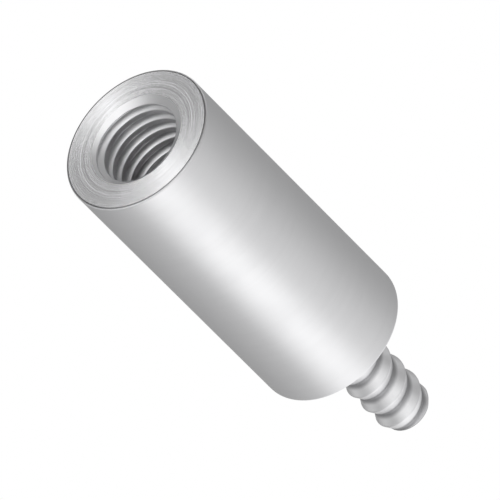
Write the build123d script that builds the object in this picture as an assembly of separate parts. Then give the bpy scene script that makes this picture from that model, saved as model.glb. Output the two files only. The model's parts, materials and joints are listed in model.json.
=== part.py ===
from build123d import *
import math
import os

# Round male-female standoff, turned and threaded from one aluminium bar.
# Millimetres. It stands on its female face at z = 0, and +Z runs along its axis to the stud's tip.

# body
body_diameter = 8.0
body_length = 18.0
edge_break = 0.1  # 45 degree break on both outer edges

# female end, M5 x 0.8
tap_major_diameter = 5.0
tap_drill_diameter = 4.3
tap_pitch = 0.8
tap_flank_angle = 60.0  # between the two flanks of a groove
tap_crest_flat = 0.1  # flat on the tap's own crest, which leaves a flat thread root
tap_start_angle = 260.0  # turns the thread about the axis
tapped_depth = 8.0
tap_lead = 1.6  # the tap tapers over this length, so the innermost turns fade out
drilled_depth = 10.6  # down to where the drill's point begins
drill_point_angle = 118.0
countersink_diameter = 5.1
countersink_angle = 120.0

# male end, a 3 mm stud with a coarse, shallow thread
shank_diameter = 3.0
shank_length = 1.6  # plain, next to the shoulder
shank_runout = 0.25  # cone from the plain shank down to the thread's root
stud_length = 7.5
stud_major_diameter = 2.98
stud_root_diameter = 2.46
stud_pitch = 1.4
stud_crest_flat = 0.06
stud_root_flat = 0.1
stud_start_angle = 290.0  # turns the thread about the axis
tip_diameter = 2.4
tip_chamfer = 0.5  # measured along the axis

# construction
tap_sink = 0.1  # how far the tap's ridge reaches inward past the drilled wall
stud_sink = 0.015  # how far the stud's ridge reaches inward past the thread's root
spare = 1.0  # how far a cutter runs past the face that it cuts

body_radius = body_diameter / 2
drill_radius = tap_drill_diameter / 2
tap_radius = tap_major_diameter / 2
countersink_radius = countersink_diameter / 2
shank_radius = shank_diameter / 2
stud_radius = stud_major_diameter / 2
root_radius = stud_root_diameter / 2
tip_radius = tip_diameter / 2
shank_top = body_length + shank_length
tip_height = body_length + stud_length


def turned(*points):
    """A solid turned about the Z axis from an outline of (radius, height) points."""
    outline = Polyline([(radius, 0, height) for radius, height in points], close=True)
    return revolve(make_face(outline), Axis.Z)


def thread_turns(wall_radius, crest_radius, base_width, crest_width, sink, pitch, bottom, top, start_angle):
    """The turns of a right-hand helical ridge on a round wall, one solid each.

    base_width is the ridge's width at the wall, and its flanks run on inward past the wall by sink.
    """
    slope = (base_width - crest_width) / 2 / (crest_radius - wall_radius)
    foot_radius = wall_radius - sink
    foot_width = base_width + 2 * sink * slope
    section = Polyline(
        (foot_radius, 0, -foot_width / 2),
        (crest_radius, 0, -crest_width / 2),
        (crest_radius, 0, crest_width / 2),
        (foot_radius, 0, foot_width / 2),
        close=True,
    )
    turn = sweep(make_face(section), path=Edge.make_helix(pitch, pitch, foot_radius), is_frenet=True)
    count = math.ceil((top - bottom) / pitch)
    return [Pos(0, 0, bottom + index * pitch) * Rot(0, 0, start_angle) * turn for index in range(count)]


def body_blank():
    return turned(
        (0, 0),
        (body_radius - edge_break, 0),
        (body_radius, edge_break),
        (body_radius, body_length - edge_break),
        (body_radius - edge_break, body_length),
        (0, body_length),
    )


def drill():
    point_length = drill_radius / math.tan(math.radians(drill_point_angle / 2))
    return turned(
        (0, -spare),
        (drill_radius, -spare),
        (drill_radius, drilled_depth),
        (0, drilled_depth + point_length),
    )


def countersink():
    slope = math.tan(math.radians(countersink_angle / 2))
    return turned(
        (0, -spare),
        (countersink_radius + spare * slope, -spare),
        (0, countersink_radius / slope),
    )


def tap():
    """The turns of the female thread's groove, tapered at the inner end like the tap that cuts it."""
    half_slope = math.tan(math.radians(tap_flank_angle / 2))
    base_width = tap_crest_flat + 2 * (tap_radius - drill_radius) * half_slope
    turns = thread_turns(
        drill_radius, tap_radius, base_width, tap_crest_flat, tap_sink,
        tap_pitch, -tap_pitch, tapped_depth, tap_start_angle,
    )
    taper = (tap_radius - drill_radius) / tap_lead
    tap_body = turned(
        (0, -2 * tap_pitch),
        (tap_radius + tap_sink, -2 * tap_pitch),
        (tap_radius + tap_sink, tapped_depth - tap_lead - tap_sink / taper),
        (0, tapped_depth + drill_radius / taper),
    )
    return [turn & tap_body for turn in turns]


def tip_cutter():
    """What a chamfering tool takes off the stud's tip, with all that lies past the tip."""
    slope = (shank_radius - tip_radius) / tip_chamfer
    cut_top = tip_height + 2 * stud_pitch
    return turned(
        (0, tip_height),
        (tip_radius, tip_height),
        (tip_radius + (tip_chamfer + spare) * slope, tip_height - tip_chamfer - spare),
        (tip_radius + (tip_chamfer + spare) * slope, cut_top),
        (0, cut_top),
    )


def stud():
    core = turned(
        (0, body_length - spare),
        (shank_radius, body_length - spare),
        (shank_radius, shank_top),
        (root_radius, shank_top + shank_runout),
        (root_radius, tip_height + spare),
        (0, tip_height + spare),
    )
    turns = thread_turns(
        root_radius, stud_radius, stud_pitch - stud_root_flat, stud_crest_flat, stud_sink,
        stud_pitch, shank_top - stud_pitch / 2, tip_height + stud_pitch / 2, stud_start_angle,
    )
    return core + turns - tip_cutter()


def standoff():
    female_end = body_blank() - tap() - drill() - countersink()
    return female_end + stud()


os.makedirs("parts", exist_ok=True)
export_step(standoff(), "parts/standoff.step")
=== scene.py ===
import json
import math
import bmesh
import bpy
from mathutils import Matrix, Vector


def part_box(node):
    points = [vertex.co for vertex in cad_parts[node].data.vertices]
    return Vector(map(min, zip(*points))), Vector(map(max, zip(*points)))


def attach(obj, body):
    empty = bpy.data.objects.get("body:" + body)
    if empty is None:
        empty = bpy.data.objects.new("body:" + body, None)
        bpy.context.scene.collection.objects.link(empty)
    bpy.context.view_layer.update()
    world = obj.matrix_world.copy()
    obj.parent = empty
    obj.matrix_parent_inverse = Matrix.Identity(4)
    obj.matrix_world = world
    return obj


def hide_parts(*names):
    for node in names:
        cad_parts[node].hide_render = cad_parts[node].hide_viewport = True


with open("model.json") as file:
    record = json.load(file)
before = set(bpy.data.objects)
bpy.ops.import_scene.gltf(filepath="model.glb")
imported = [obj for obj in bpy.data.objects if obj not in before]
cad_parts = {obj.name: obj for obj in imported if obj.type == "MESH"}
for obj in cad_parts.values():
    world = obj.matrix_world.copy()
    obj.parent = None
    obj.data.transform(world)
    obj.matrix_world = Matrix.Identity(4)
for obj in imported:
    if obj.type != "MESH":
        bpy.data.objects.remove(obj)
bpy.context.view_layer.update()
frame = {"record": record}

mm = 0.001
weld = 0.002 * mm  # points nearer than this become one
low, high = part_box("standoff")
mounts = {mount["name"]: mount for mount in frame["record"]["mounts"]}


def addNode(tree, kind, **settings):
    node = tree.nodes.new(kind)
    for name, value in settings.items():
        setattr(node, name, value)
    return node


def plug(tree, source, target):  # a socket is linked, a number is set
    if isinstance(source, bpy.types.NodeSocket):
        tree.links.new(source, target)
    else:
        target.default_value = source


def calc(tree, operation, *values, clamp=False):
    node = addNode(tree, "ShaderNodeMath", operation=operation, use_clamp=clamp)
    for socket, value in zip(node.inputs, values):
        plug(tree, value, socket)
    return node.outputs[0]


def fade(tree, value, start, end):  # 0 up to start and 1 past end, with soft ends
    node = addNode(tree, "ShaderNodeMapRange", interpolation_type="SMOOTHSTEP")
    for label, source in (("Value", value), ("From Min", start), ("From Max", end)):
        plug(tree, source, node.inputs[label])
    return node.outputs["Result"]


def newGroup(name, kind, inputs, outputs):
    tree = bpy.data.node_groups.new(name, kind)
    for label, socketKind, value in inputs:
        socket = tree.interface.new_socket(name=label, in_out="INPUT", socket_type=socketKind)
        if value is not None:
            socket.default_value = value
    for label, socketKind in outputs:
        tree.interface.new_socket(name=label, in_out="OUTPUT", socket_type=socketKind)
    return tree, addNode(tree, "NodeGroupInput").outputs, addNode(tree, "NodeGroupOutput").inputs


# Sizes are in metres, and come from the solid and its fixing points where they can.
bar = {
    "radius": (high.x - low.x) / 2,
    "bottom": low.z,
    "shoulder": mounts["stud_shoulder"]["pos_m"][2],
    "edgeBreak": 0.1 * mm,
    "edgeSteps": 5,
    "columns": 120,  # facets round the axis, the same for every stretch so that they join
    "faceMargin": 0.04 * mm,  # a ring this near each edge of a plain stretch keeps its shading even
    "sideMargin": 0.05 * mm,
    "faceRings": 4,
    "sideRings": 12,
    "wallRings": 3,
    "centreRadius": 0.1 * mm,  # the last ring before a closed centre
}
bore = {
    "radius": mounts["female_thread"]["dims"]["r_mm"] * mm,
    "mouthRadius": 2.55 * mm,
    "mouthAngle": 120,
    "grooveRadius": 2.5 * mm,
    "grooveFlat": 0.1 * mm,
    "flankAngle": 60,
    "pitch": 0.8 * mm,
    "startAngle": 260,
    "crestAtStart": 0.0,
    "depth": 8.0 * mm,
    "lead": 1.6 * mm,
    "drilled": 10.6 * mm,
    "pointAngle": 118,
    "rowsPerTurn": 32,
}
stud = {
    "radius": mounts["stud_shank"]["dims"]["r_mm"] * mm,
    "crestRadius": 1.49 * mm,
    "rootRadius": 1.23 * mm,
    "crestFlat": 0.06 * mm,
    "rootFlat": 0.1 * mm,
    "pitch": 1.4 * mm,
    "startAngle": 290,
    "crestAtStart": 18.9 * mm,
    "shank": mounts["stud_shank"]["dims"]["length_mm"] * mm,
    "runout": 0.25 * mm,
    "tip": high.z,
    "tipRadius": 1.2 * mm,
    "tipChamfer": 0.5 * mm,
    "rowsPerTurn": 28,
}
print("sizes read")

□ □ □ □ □

PROBLEM TO SOLVE: Set down exactly the lines from the line that contains "return female_end + stud()" to the line that contains "bpy.context.scene.collection.objects.link(empty)", both lines included, and nothing more.

FINAL RESULT:
    return female_end + stud()


os.makedirs("parts", exist_ok=True)
export_step(standoff(), "parts/standoff.step")
=== scene.py ===
import json
import math
import bmesh
import bpy
from mathutils import Matrix, Vector


def part_box(node):
    points = [vertex.co for vertex in cad_parts[node].data.vertices]
    return Vector(map(min, zip(*points))), Vector(map(max, zip(*points)))


def attach(obj, body):
    empty = bpy.data.objects.get("body:" + body)
    if empty is None:
        empty = bpy.data.objects.new("body:" + body, None)
        bpy.context.scene.collection.objects.link(empty)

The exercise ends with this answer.